(Entries with model source code)
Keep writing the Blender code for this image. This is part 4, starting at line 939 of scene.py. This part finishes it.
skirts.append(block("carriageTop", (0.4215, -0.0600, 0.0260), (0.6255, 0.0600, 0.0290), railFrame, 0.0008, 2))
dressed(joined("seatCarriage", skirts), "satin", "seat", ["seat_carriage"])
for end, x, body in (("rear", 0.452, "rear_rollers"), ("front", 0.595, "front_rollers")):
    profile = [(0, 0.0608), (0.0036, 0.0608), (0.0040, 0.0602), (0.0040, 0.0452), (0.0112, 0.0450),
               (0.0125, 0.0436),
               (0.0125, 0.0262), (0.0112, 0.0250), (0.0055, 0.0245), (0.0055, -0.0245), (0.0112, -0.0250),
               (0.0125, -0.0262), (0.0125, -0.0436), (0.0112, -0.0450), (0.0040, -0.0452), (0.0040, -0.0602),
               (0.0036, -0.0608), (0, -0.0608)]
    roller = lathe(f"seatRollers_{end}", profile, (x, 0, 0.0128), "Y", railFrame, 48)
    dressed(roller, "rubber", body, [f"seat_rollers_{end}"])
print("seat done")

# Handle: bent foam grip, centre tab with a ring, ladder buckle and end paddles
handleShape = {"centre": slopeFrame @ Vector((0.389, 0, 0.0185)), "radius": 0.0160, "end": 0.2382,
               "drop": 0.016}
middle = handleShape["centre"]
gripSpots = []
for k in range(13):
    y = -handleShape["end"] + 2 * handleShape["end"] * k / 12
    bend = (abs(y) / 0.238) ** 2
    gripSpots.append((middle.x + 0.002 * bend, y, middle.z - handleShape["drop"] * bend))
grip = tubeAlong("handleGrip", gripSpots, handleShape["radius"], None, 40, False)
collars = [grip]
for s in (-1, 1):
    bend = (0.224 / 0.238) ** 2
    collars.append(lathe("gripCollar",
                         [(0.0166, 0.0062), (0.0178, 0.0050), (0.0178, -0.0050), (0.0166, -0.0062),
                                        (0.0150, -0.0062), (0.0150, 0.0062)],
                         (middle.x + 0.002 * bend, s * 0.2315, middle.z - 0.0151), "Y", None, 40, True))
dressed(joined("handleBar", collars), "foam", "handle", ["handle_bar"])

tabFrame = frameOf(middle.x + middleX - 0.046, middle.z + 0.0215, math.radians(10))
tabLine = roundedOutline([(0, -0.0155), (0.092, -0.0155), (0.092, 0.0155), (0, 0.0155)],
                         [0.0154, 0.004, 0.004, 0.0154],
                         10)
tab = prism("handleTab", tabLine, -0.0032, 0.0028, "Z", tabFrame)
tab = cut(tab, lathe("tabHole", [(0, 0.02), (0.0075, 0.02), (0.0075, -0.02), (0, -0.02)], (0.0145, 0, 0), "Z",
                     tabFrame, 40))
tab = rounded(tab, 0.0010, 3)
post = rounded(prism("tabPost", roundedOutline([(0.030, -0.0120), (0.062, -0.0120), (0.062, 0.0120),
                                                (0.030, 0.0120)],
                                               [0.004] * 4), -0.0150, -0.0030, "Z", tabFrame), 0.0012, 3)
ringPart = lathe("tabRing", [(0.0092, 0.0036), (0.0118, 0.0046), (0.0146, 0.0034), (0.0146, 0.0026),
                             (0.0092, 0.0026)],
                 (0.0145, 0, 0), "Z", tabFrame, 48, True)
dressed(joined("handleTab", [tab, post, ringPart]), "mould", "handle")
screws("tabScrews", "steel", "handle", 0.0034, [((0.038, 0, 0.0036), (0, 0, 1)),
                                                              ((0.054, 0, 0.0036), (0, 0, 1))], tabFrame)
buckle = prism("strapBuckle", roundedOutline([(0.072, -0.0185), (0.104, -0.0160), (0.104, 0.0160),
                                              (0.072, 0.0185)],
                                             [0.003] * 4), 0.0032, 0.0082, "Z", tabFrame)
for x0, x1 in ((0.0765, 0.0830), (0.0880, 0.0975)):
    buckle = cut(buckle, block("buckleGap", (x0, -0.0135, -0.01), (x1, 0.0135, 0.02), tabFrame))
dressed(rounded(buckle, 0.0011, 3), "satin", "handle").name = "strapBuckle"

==

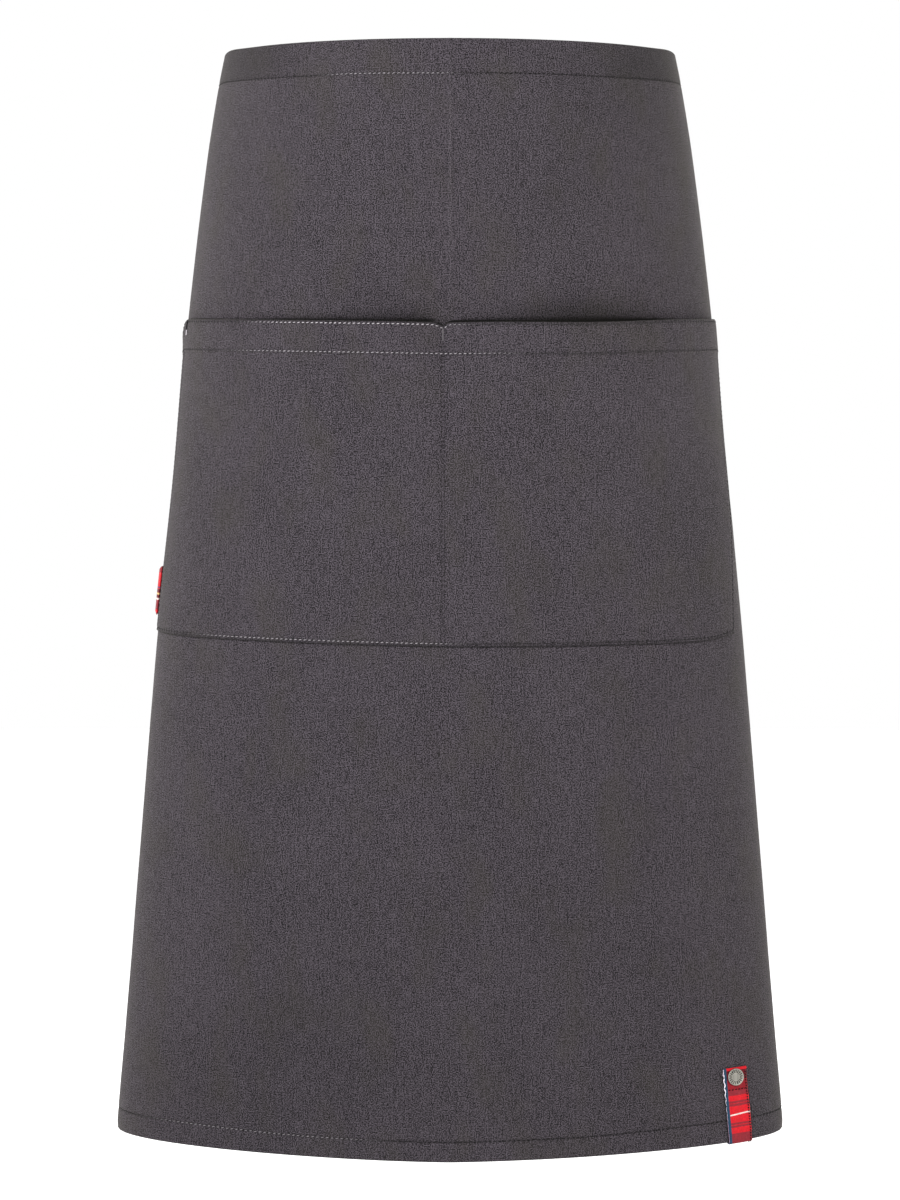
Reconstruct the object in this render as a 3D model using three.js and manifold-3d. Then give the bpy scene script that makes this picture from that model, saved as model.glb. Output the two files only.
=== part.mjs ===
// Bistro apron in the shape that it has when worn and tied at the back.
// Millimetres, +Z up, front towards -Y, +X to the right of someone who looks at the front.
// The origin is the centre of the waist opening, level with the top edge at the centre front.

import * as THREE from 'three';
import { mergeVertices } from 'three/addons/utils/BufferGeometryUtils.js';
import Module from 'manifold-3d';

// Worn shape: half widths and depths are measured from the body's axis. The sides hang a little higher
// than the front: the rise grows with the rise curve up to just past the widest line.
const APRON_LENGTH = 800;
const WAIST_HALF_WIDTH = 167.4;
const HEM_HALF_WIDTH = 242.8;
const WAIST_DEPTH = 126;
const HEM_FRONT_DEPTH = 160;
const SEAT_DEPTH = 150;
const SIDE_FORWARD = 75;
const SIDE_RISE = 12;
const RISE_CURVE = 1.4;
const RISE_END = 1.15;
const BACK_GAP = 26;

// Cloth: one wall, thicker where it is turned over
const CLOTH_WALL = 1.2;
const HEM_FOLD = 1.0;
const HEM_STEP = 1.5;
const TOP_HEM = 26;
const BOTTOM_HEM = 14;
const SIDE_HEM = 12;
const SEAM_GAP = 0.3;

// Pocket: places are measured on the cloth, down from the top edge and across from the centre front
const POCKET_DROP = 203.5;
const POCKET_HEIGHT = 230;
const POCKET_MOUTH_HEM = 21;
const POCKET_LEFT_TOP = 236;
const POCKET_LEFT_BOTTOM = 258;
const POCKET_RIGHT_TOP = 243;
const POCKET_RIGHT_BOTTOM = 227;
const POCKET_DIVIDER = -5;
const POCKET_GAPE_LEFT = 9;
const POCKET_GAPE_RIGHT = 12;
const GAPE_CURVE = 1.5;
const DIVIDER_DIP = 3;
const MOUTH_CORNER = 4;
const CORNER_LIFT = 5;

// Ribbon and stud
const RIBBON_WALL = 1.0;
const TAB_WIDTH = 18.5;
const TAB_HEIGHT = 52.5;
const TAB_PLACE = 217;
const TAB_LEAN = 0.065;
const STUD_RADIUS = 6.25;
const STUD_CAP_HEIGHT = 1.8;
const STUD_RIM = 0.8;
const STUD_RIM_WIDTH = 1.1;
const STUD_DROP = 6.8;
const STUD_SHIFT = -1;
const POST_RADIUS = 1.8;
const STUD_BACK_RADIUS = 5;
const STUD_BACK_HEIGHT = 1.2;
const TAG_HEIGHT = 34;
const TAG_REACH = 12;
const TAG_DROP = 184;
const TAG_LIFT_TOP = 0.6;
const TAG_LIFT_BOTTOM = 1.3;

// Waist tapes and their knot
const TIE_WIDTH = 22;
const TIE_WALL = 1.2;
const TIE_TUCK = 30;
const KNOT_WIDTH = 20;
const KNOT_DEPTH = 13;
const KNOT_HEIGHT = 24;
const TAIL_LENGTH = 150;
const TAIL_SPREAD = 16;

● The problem
Scan the material above. Copy each line that holds the word "scene".

● Result for this exercise
Keep writing the Blender code for this image. This is part 4, starting at line 939 of scene.py. This part finishes it.
Reconstruct the object in this render as a 3D model using three.js and manifold-3d. Then give the bpy scene script that makes this picture from that model, saved as model.glb. Output the two files only.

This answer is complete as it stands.